Представитель президента попросила Верховный суд отклонить жалобу на засекречивание потерь Вооруженных сил в полном объеме, так как «разглашение подобной информации может угрожать госбезопасности страны». В итоге ВС так и поступил, пообещав в ближайшее время обнародовать резолютивную часть решения.
«Больше всего в судебном заседании меня поразило то, с какой легкостью наши оппоненты заявили, что гибель военнослужащего в мирное время не является чрезвычайным происшествием, а значит, можно засекретить.
Ну, знаете, если гибель солдата в армии не считать чрезвычайным происшествием, то наши дела совсем плохи, — говорит Иван Павлов. —
Конечно, мы будем это решение обжаловать дальше: сначала в президиуме Верховного суда, потом, если потребуется, в Конституционном суде. Не хотелось бы по этому поводу обращаться в Европейский суд по правам человека, потому что нам пора уже дома научиться такие споры решать».
Другой истец, репортер «Новой газеты» Павел Каныгин сказал «Газете.Ru», что он и его товарищи не ожидали, что на первом же заседании ВС откажет, и готовились к переносу заседания. «Мы опасаемся, что по новому законодательству будут сажать и журналистов, и родственников погибших», — говорит Каныгин.
«С точки зрения прямого толкования текста Указа речь идет о том, что пока спецоперация не завершена, нельзя разглашать информацию о потерях, участвующих в ней военнослужащих.
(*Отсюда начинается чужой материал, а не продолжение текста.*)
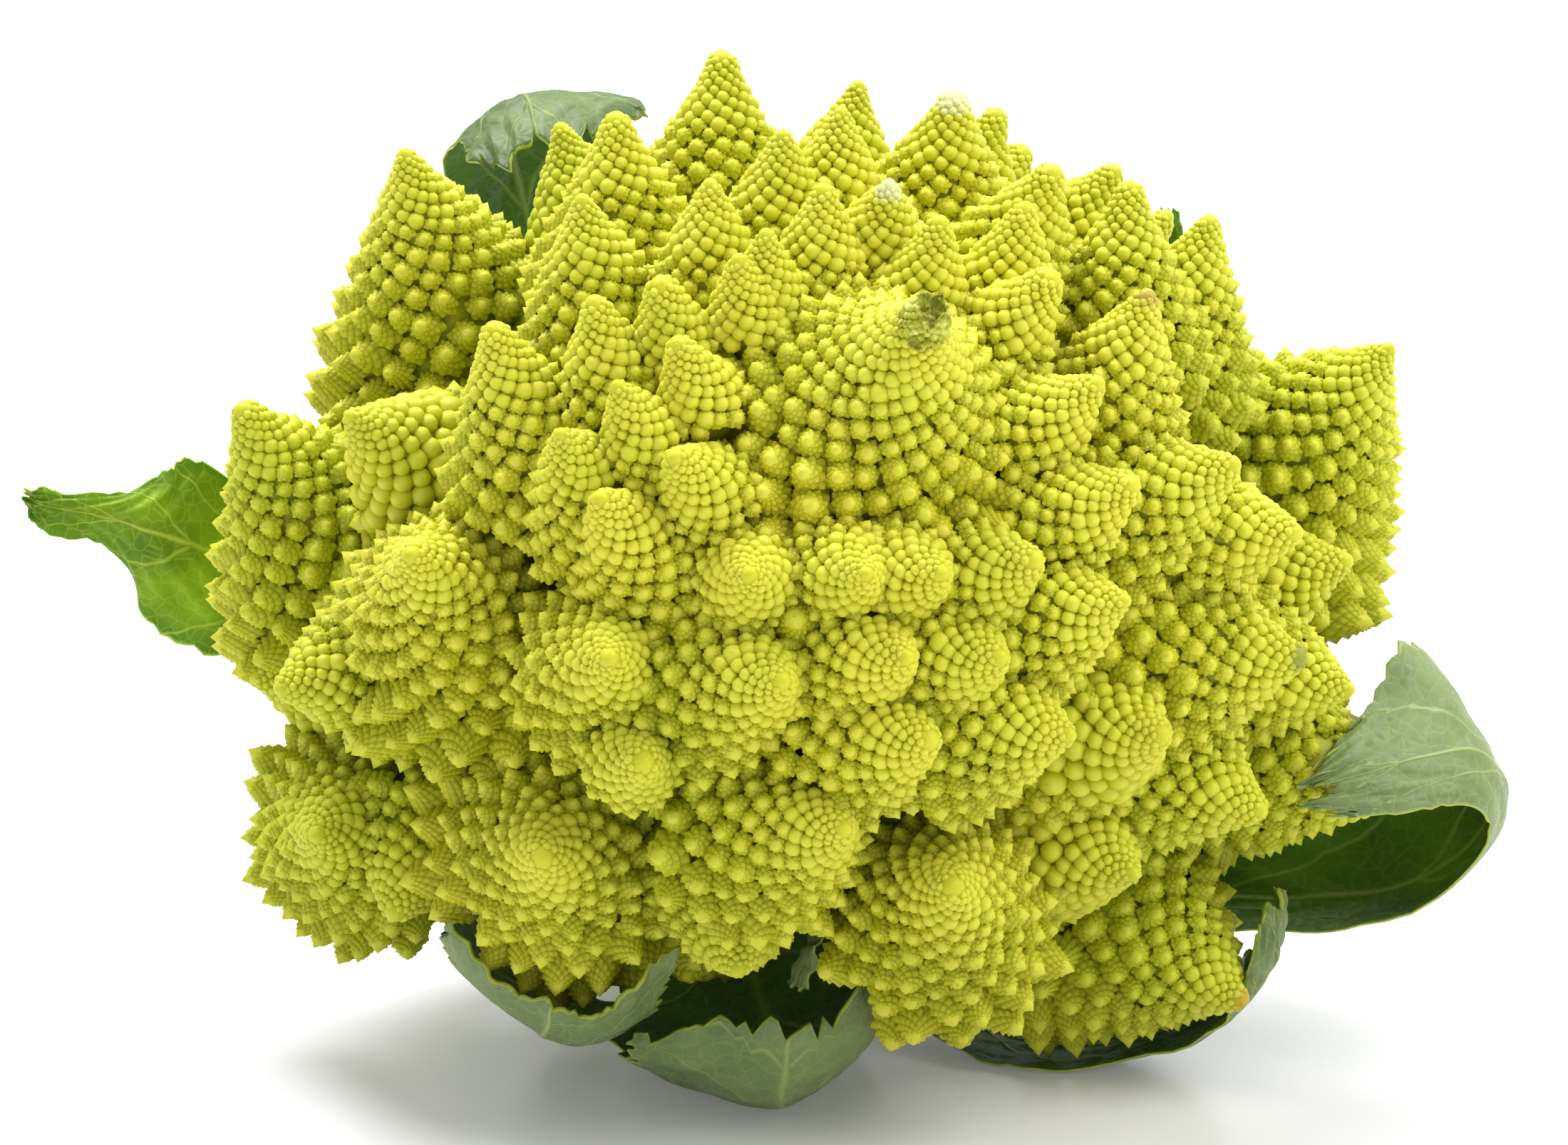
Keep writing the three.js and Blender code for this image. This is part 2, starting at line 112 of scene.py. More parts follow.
# How far below the tip the buds begin, and the radius that the bare tip is rounded with
BARE_DROP = 1.0
CROWN_BARE_DROP = 1.6
TIP_ROUNDNESS = (0.9, 1.8)
CROWN_ROUNDNESS = 2.4
# How far down the buds go, as a share of the floret's height, and their radius as a share of their room
FLORET_SPREAD = 1.1
CROWN_SPREAD = 1.08
BUD_FILL = 0.62
CROWN_FILL = 0.68
# How deep a bud lies in another floret before it is left out, as a share of its room, and how far from
# the leaves it has to stay, as a share of its size and a distance besides
HIDING_DEPTH = 0.1
LEAF_CLEARANCE = (1.1, 0.5)
# How finely the leaves are sampled for that, along and across
LEAF_SAMPLES = (60, 24)
# How far the buds lean to the floret's tip instead of standing square, there and how much more at its foot
BUD_LIFT = (0.2, 0.1)
# Unevenness of the buds' places along and round a floret, directions and sizes, and of the florets' ages
ALONG_SCATTER = 0.01
ROUND_SCATTER = 0.022
LEAN_SCATTER = 0.07
SIZE_SCATTER = 0.09
SIZE_LIMITS = (0.75, 1.2)
AGE_SCATTER = 0.12
# How far from the crown a floret is fully aged
AGE_REACH = 130.0
# The area of a bud's room is its width squared over this
PACKING = 1.1
# Buds whose rooms are wider than these are rounder, beaded, more finely beaded and most finely beaded.
# On the florets that the front view doesn't show they need to be this much wider for it.
ROUND_BUD, BEADED_BUD, CONE_BUD, LARGE_BUD = 1.0, 2.2, 3.4, 5.0
BACK_PLAINNESS = 1.7
# Profile of a beaded bud, by the share of its height and the square of that
BEADED_PROFILE = (1.3, -0.3)
# How light a beaded bud is painted, from 0 to 1, as painted shade at its foot and in the hollows between its
# beads, and as painted light at its tip
FOOT_PAINTED_SHADE = 0.75
HOLLOW_PAINTED_SHADE = 0.3
BUD_TIP_PAINTED_LIGHT = 0.95
# Painted shade in the hollows of small buds is lighter: their lightness at no width, what it loses by the
# width, and its limit
SMALL_HOLLOW_PAINTED_SHADE = (0.75, 0.2, 0.6)
# Florets of the front at least this wide are kept apart from the smaller ones
LARGE_FLORET = 22

# Rings of a floret's body under its buds: as shares of the bare tip's length, then of the whole height
TIP_RINGS = np.array([0.02, 0.1, 0.25, 0.5, 0.8, 1.2])
NECK_RING = 2.5
BODY_RINGS = [0.35, 0.55, 0.8, 1.0]
# How much deeper than the buds' feet the body lies lower down, as a share of the width
BODY_SINK = 0.06
# A floret's root: how fast it narrows, how far it reaches to the fork, and its width there as a share
ROOT_NARROWING = 0.55
ROOT_REACH = 0.7
ROOT_WIDTH = 0.12
# How light the bare tip and the body between the buds are painted, from 0 to 1: painted light on the tip,
# painted shade on the body
TIP_PAINTED_LIGHT = 0.66
BODY_PAINTED_SHADE = 0.3
# How deep the rings of the crown's damaged tip lie below where they would grow, from the middle outwards
CRATER = [2.6, 2.5, 2.1, 1.2, -0.5, -0.3]
# Raggedness of those rings: waves and scatter of their radius, then of their depth
RIM_WAVE, RIM_SCATTER = 0.12, 0.05
DEPTH_WAVE, DEPTH_SCATTER = 0.3, 0.2

# The stalk runs between these distances below the middle, with these radii at its ends
STALK_FROM = 36.0
STALK_TO = 81.0
STALK_RADII = (24.0, 21.0)
# The stalk's skin lies this far inside the solid's, besides its flutes, and its edge is rounded this early
STALK_INSET = 0.4
EDGE_ROUNDING = 0.6
# Heights of its broad and its fine flutes, depth and width of its leaf scars
FLUTE_HEIGHT, FINE_FLUTE_HEIGHT = 0.5, 0.25
SCAR_DEPTH, SCAR_WIDTH = 0.8, 0.12
# Rings of its cut face: radius as a share of the edge's, how far that lies inside the solid's, and how
# deep each ring is dished
CUT_INSET = 0.9
CUT_RINGS = ((0.985, 0.0), (0.93, 0.35), (0.8, 0.5), (0.5, 0.7), (0.2, 0.8), (0.02, 0.8))
# The body that all florets stand on: radii and heights above the middle, along the crown's axis
CORE = [(0.1, 57), (22, 49), (39, 33), (50, 16), (55, 0), (49, -16), (33, -29),
        (STALK_RADII[0] - 1, -STALK_FROM), (0.1, -STALK_FROM)]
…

Точно такое же ограничение на период военного времени уже содержалось в российском законодательстве ранее, — поясняет Вероника Марченко, глава фонда «Право матери», который отстаивает права родителей погибших военнослужащих. — Однако, совершенно очевидно, что обсуждение и публикация фактов таких потерь после окончания указанных периодов (военного времени, спецопераций) разглашением гостайны, с точки зрения буквы закона, не является».
По словам Марченко, можно согласиться с тем, что термин «спецоперация» нуждается в законодательном закреплении (в настоящее время, можно вспомнить лишь режим КТО (контртерритористической операции),
однако нет ни малейших оснований полагать, что этот указ якобы засекретил вообще все сведения о потерях личного состава МО РФ в мирное время.
«Подобное толкование носит неоправданно расширительный характер и не основано на тексте самого Указа», — считает эксперт.